4 Print Projects I Almost Outsourced, an Admin's Confession

2026-05-27 - Jane Smith

I manage the ordering for a mid-sized firm, roughly 60-80 orders a year across about 8 vendors. Ranging from breakroom supplies to branded merch. But for the past three years, one category has consistently given me headaches: print jobs. Not because they're expensive, but because they're deceptively simple.

My office administrator role involves a lot of digital procurement now. I report to both operations and finance, and they love seeing a streamlined, paperless process. So when print needs come in—business cards for a new hire, flyers for a conference, envelopes for a client mailer—it feels like stepping back in time.

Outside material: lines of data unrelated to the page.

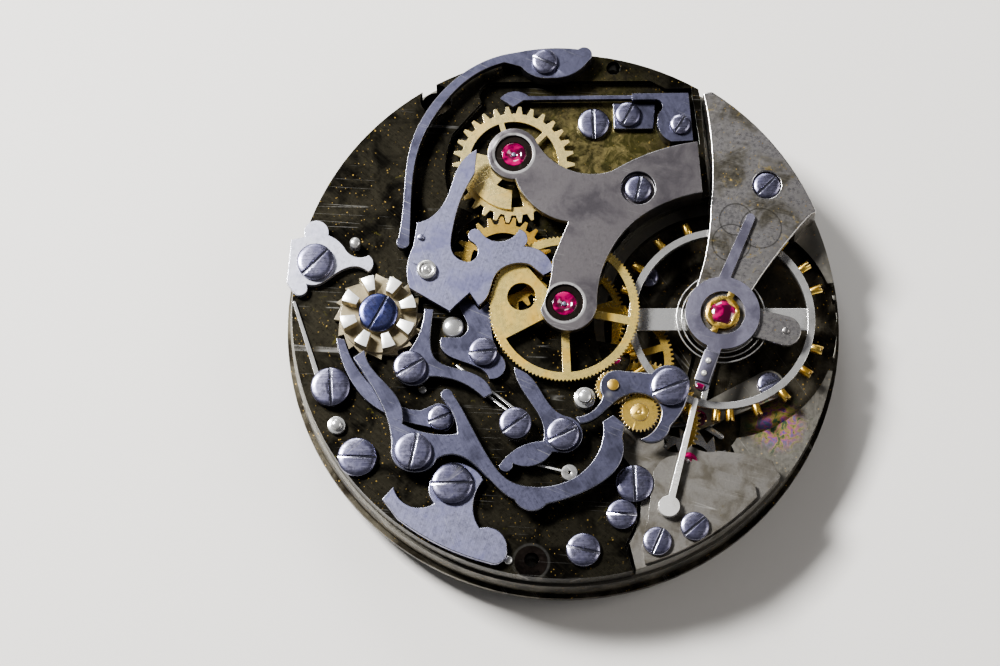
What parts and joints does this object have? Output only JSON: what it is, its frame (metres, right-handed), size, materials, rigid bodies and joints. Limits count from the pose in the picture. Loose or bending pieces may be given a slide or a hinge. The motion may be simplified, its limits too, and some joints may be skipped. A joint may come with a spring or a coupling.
{
  "type": "chronograph watch movement",
  "caption": "Hand-wound column-wheel chronograph watch movement, bridge side up, with its balance, going train, levers, springs and minute counter on a round plate",
  "frame": {"origin": "centre of the movement on the dial seat, where the sweep-seconds axis meets the dial-side face", "axes": "+Z towards the bridges, the winding stem enters along +X from -X, +Y towards the minute counter"},
  "size_m": [0.0315, 0.0314, 0.0079],
  "materials": {
    "blued_steel": "deep heat-blued steel",
    "bridge_steel": "straight-grained dull steel bridge with bevelled edges",
    "bright_steel": "polished steel",
    "frosted_nickel": "bright frosted nickel, lightly stained",
    "grey_steel": "fine-grained steel lever, satin, slightly blue-violet",
    "nickel_plate": "aged frosted nickel with dark brown-green tarnish, satin",
    "ruby": "synthetic ruby, polished",
    "screw_steel": "scratched screw heads with worn slots",
    "silvered_cock": "silvered cock with green and yellow tarnish",
    "wheel_brass": "gilt brass wheel"
  },
  "bodies": {
    "frame": {"main_plate": "nickel_plate", "train_bridge": "nickel_plate", "fourth_bridge": "frosted_nickel", "balance_cock": "silvered_cock", "stud_carrier": "silvered_cock", "chronograph_bridge": "bridge_steel", "pallet_bridge": "bridge_steel", "bridge_screws": "screw_steel", "small_screws": "screw_steel", "pivot_screws": "screw_steel", "fixed_studs": "bright_steel", "ruby_jewels": "ruby", "shock_spring": "wheel_brass", "hairspring": "bright_steel", "minute_jumper": "grey_steel", "jumper_cover": "grey_steel", "hammer_spring": "grey_steel", "hammer_stop": "grey_steel", "column_wheel_screw": "blued_steel", "column_jumper": "grey_steel", "start_spring": "bright_steel", "blocking_springs": "bright_steel", "brake_spring": "bright_steel", "clutch_spring": "bright_steel"},
    "barrel": {"mainspring_barrel": "nickel_plate", "barrel_cover": "nickel_plate", "mainspring": "bright_steel"},
    "barrel_arbor": {"barrel_arbor": "bright_steel", "ratchet_wheel": "bright_steel"},
    "crown_wheel": {"crown_wheel": "bright_steel"},
    "click": {"click": "grey_steel"},
    "centre_wheel": {"centre_wheel": "wheel_brass"},
    "third_wheel": {"third_wheel": "wheel_brass"},
    "fourth_wheel": {"fourth_wheel": "wheel_brass", "driving_wheel": "wheel_brass"},
    "escape_wheel": {"escape_wheel": "bright_steel"},
    "pallet_fork": {"pallet_fork": "bright_steel"},
    "balance": {"balance_wheel": "bright_steel", "balance_screws": "wheel_brass", "balance_staff": "bright_steel"},
    "regulator_index": {"regulator_index": "grey_steel"},
    "runner": {"chronograph_runner": "wheel_brass"},
    "relay_wheel": {"relay_wheel": "wheel_brass"},
    "minute_runner": {"minute_runner": "wheel_brass"},
    "hammer": {"hammer": "grey_steel"},
    "column_wheel": {"column_wheel": "bright_steel"},
    "start_lever": {"start_lever": "grey_steel"},
    "reset_lever": {"reset_lever": "grey_steel"},
    "flyback_lever": {"flyback_lever": "grey_steel"},
    "blocking_lever": {"blocking_lever": "grey_steel"},
    "brake_lever": {"brake_lever": "grey_steel"},
    "clutch_lever": {"clutch_lever": "grey_steel"},
    "coupling_wheel": {"coupling_wheel": "wheel_brass"},
    "winding_pinion": {"winding_pinion": "bright_steel"},
    "clutch_wheel": {"clutch_wheel": "bright_steel"},
    "setting_lever": {"setting_lever": "grey_steel"},
    "yoke": {"yoke": "grey_steel"},
    "setting_wheel": {"setting_wheel": "wheel_brass"},
    "motion_wheel": {"motion_wheel": "wheel_brass"},
    "cannon_pinion": {"cannon_pinion": "bright_steel"}
  },
  "joints": [
    {"name": "fourth_wheel_turn", "type": "hinge", "parent": "frame", "child": "fourth_wheel", "pos_m": [0.00225, -0.007, 0.003], "axis": [0, 0, 1], "continuous": true},
    {"name": "barrel_turn", "type": "hinge", "parent": "frame", "child": "barrel", "pos_m": [-0.0038, -0.0045, 0.0016], "axis": [0, 0, 1], "continuous": true},
    {"name": "centre_wheel_turn", "type": "hinge", "parent": "frame", "child": "centre_wheel", "pos_m": [0, 0, 0.0025], "axis": [0, 0, 1], "continuous": true},
    {"name": "third_wheel_turn", "type": "hinge", "parent": "frame", "child": "third_wheel", "pos_m": [0.002, -0.0033, 0.0026], "axis": [0, 0, 1], "continuous": true},
    {"name": "escape_wheel_turn", "type": "hinge", "parent": "frame", "child": "escape_wheel", "pos_m": [0.0041, -0.01026, 0.0017], "axis": [0, 0, 1], "continuous": true},
    {"name": "cannon_pinion_turn", "type": "hinge", "parent": "frame", "child": "cannon_pinion", "pos_m": [0, 0, 0.0003], "axis": [0, 0, 1], "continuous": true},
    {"name": "motion_wheel_turn", "type": "hinge", "parent": "frame", "child": "motion_wheel", "pos_m": [-0.0026, -0.00046, 0.0003], "axis": [0, 0, 1], "continuous": true},
    {"name": "setting_wheel_turn", "type": "hinge", "parent": "frame", "child": "setting_wheel", "pos_m": [-0.00656, -0.00046, 0.0003], "axis": [0, 0, 1], "continuous": true},
    {"name": "arbor_winding", "type": "hinge", "parent": "frame", "child": "barrel_arbor", "pos_m": [-0.0038, -0.0045, 0.0028], "axis": [0, 0, 1], "continuous": true},
    {"name": "crown_wheel_turn", "type": "hinge", "parent": "frame", "child": "crown_wheel", "pos_m": [-0.0089, -0.00195, 0.0028], "axis": [0, 0, 1], "continuous": true},
    {"name": "winding_pinion_turn", "type": "hinge", "parent": "frame", "child": "winding_pinion", "pos_m": [-0.0121, 0, 0.00145], "axis": [1, 0, 0], "continuous": true},
    {"name": "click_lift", "type": "hinge", "parent": "frame", "child": "click", "pos_m": [-0.0033, -0.0083, 0.00285], "axis": [0, 0, 1], "range_deg": [0, 12]},
    {"name": "pallet_rock", "type": "hinge", "parent": "frame", "child": "pallet_fork", "pos_m": [0.00556, -0.00777, 0.0017], "axis": [0, 0, 1], "range_deg": [-5, 5]},
    {"name": "balance_swing", "type": "hinge", "parent": "frame", "child": "balance", "pos_m": [0.0084, -0.00295, 0.0037], "axis": [0, 0, 1], "range_deg": [-270, 270]},
    {"name": "regulator_turn", "type": "hinge", "parent": "frame", "child": "regulator_index", "pos_m": [0.0084, -0.00295, 0.0051], "axis": [0, 0, 1], "range_deg": [-2, 30]},
    {"name": "runner_turn", "type": "hinge", "parent": "frame", "child": "runner", "pos_m": [0, 0, 0.0047], "axis": [0, 0, 1], "continuous": true},
    {"name": "relay_wheel_turn", "type": "hinge", "parent": "frame", "child": "relay_wheel", "pos_m": [-0.00245, 0.00376, 0.0037], "axis": [0, 0, 1], "continuous": true},
    {"name": "minute_runner_turn", "type": "hinge", "parent": "frame", "child": "minute_runner", "pos_m": [-0.00015, 0.0092, 0.0038], "axis": [0, 0, 1], "continuous": true},
    {"name": "column_wheel_turn", "type": "hinge", "parent": "frame", "child": "column_wheel", "pos_m": [-0.0101, 0.0027, 0.0042], "axis": [0, 0, 1], "continuous": true},
    {"name": "hammer_strike", "type": "hinge", "parent": "frame", "child": "hammer", "pos_m": [-0.0068, 0.00425, 0.0051], "axis": [0, 0, 1], "range_deg": [-8, 0]},
    {"name": "start_lever_press", "type": "hinge", "parent": "frame", "child": "start_lever", "pos_m": [-0.0126, 0.00675, 0.0042], "axis": [0, 0, 1], "range_deg": [-4, 0]},
    {"name": "reset_lever_press", "type": "hinge", "parent": "frame", "child": "reset_lever", "pos_m": [-0.00895, -0.0078, 0.0042], "axis": [0, 0, 1], "range_deg": [0, 4]},
    {"name": "flyback_lever_swing", "type": "hinge", "parent": "frame", "child": "flyback_lever", "pos_m": [-0.01055, -0.0056, 0.0051], "axis": [0, 0, 1], "range_deg": [-3, 0]},
    {"name": "blocking_lever_swing", "type": "hinge", "parent": "frame", "child": "blocking_lever", "pos_m": [-0.0093, -0.0008, 0.0047], "axis": [0, 0, 1], "range_deg": [-3, 3]},
    {"name": "brake_lever_release", "type": "hinge", "parent": "frame", "child": "brake_lever", "pos_m": [-0.00225, -0.007, 0.0047], "axis": [0, 0, 1], "range_deg": [0, 4]},
    {"name": "clutch_lever_swing", "type": "hinge", "parent": "frame", "child": "clutch_lever", "pos_m": [0.00425, -0.00625, 0.0051], "axis": [0, 0, 1], "range_deg": [-3.4, 1.5]},
    {"name": "coupling_wheel_turn", "type": "hinge", "parent": "clutch_lever", "child": "coupling_wheel", "pos_m": [0.00125, -0.00518, 0.0047], "axis": [0, 0, 1], "continuous": true},
    {"name": "setting_lever_turn", "type": "hinge", "parent": "frame", "child": "setting_lever", "pos_m": [-0.0123, 0.002, 0.0003], "axis": [0, 0, 1], "range_deg": [0, 14]},
    {"name": "yoke_turn", "type": "hinge", "parent": "frame", "child": "yoke", "pos_m": [-0.0092, -0.0023, 0.0006], "axis": [0, 0, 1], "range_deg": [-22, 0]},
    {"name": "clutch_slide", "type": "slide", "parent": "frame", "child": "clutch_wheel", "axis": [1, 0, 0], "range_m": [0, 0.0008]}
  ],
  "couplings": [
    {"joint": "third_wheel_turn", "follows": "fourth_wheel_turn", "ratio": -0.13333},
    {"joint": "centre_wheel_turn", "follows": "fourth_wheel_turn", "ratio": 0.016667},
    {"joint": "barrel_turn", "follows": "fourth_wheel_turn", "ratio": -0.0020833},
    {"joint": "escape_wheel_turn", "follows": "fourth_wheel_turn", "ratio": -10},
    {"joint": "coupling_wheel_turn", "follows": "fourth_wheel_turn", "ratio": -1.1071},
    {"joint": "cannon_pinion_turn", "follows": "fourth_wheel_turn", "ratio": 0.016667},
    {"joint": "motion_wheel_turn", "follows": "fourth_wheel_turn", "ratio": -0.0055556},
    {"joint": "setting_wheel_turn", "follows": "fourth_wheel_turn", "ratio": 0.0055556},
    {"joint": "relay_wheel_turn", "follows": "runner_turn", "ratio": -0.041667},
    {"joint": "minute_runner_turn", "follows": "runner_turn", "ratio": 0.033333},
    {"joint": "crown_wheel_turn", "follows": "arbor_winding", "ratio": -0.72727},
    {"joint": "winding_pinion_turn", "follows": "arbor_winding", "ratio": 2.8571},
    {"joint": "setting_lever_turn", "follows": "clutch_slide", "rad_per_m": 305.13},
    {"joint": "yoke_turn", "follows": "clutch_slide", "rad_per_m": -479.49}
  ]
}
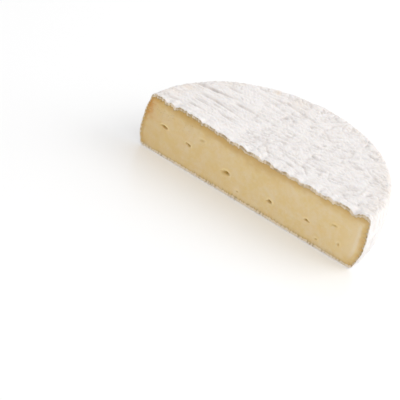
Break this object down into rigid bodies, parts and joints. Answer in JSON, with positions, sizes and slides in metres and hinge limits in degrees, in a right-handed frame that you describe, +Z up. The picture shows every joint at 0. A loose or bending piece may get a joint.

Everything I'd read about office efficiency said to automate everything. Standardize the specifications. Use a single online vendor. Let the system handle it. In practice, I found that this conventional wisdom, while useful for bulk orders, completely missed the mark on 4 specific projects. Here's my experience, and why I still have a few analog tricks up my sleeve.

The Job That Almost Broke the Online Portal

Let's start with a disaster. In early 2024, our VP of Sales wanted 500 custom business cards for a new sales team. The spec was simple: 14pt cardstock, double-sided, standard turnaround. I went to our usual online printer and uploaded the artwork. The job was quoted at $42.50.

“Perfect,” I thought. “Easy win for the digital efficiency playbook.”

But everything fell apart after the order was placed. The online proof showed the back of the card was misaligned by about 2mm. I requested a revision via their automated system. Three days later, I got no response. Then the sales team's start date got moved up by two weeks. I was in a panic.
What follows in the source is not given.